On the other hand: that code looks wrong. We do not allow syntax errors, or overload resolution errors, or convertibility errors, or any other kind of error, in an unreachable statement, so why should we allow definite assignment errors?

It’s a subtle point, I admit. Here’s the thing. You have to ask yourself “why is there unreachable code in the method in the first place?” Either that unreachable code is deliberate, or it is an error.

If it is an error, then something is deeply messed up here. The programmer did not intend the written control flow in the first place. It seems premature to guess at what the definite assignment errors are in the unreachable code, since the control flow that would be used to determine definite assignment state is wrong. We are going to give a warning about the unreachable code; the user can then notice the warning and fix the control flow. Once it is fixed, then we can consider whether there are definite assignment problems with the fixed control flow.

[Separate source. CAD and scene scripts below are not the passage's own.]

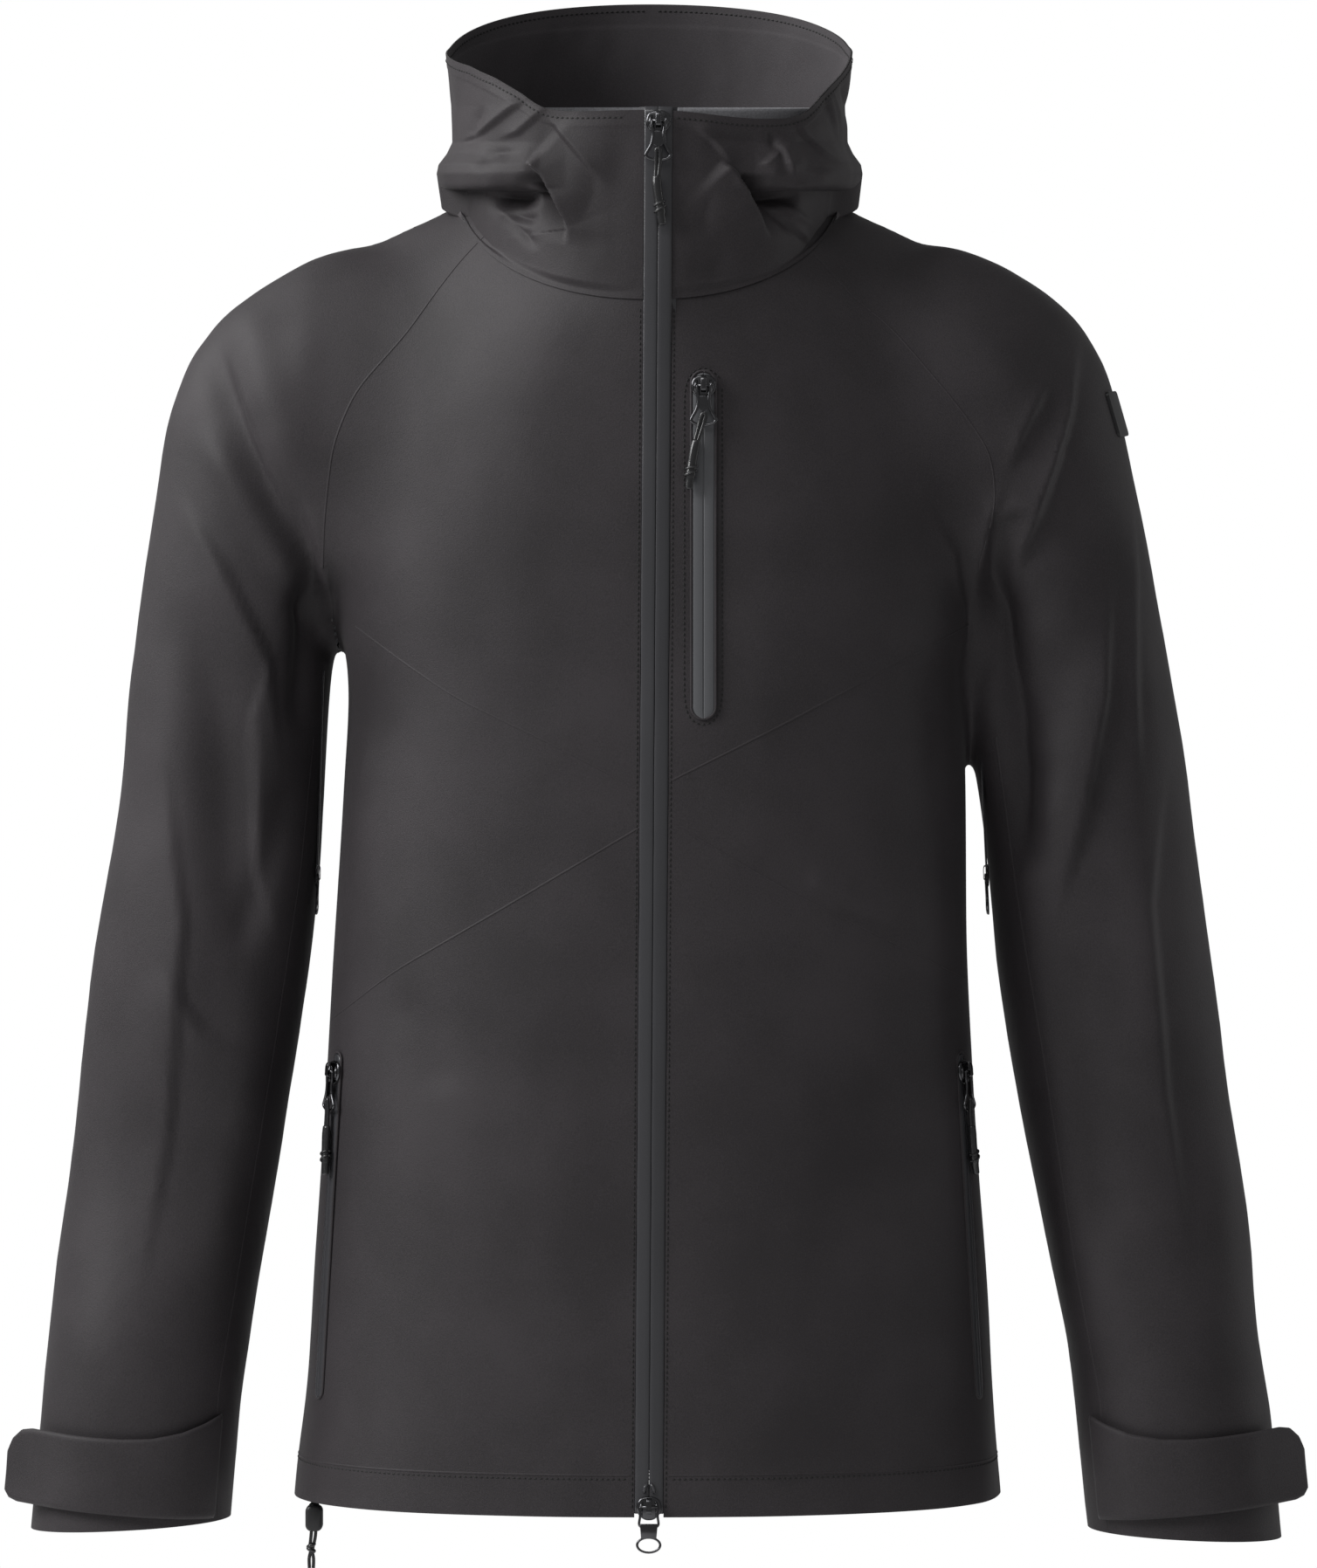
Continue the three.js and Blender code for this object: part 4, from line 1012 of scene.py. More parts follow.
def collar_lining():
    """The brushed lining that stands inside the collar and shows over its dipped edge."""
    low, high, outward, degrees = hood_edges()
    turn = hood_turns()
    top = COLLAR_Z + 0.1135 * (high[:, 1] + 99) + 0.6
    top = np.where((turn < 0.14) & (degrees < 75), top - 7, top)
    foot = np.where(degrees > 90, 724, 738)
    rows = []
    for share in np.linspace(0, 1, LINING_ROWS):
        z = foot + (top - foot) * share
        row = (z - low[:, 2]) / np.maximum(high[:, 2] - low[:, 2], 1)
        ring = low + (high - low) * row[:, None]
        rows.append(ring - outward * LINING_INSET)
    # The sheet runs from one side of the front opening round the rear to the other.
    order = np.concatenate([np.nonzero(turn > 0.13)[0], np.nonzero(turn < -0.13)[0]])
    sheet = np.array([r[order] for r in rows])
    back = sheet - outward[order][None] * 0.8
    both = both_sides(grid_faces(LINING_ROWS, len(order)), LINING_ROWS * len(order))
    piece("collar_lining_cloth", np.vstack([sheet.reshape(-1, 3), back.reshape(-1, 3)]), both,
          "lining", "root", ["collar_lining"], "lining")


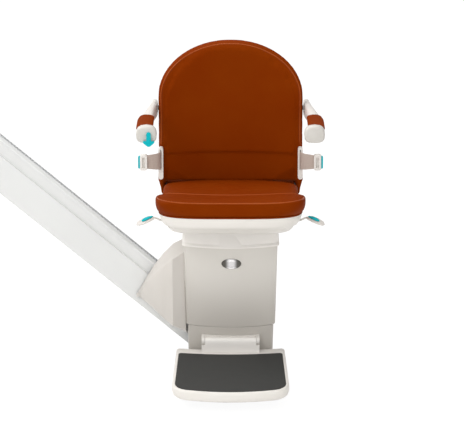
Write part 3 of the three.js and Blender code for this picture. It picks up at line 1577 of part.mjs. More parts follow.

Now, why on earth would someone deliberately make unreachable code? It does in fact happen; actually it happens quite frequently when dealing with libraries made by another team that are not quite done yet:

// If we can resrov the frob into a glob, do that and then blorg 
// the result. Even if the frob is not a glob, we know it is 
// definitely a resrovable blob, so resrov it as a blob and then
// blorg the result. Finally, fribble the blorgable result, 
// regardless of whether it was a glob or a blob. 
void BlorgFrob(Frob frob) 
{ 
  IBlorgable blorgable;   
  // TODO: Glob.TryResrov has not been ported to C# yet. 
  if (false /* Glob.TryResrov(out blorgable, frob) */) 
  { 
    BlorgGlob(blorgable); 
  } 
  else 
  { 
    blorgable = Blob.Resrov(frob) 
    BlorgBlob(blorgable); 
  } 
  blorgable.Fribble(frob); 
}

Should BlorgGlob(blorgable) be an error? It seems plausible that it should not be an error; after all, it’s never going to read the local. But it is still nice that we get overload resolution errors reported inside the unreachable code, just in case there is something wrong there.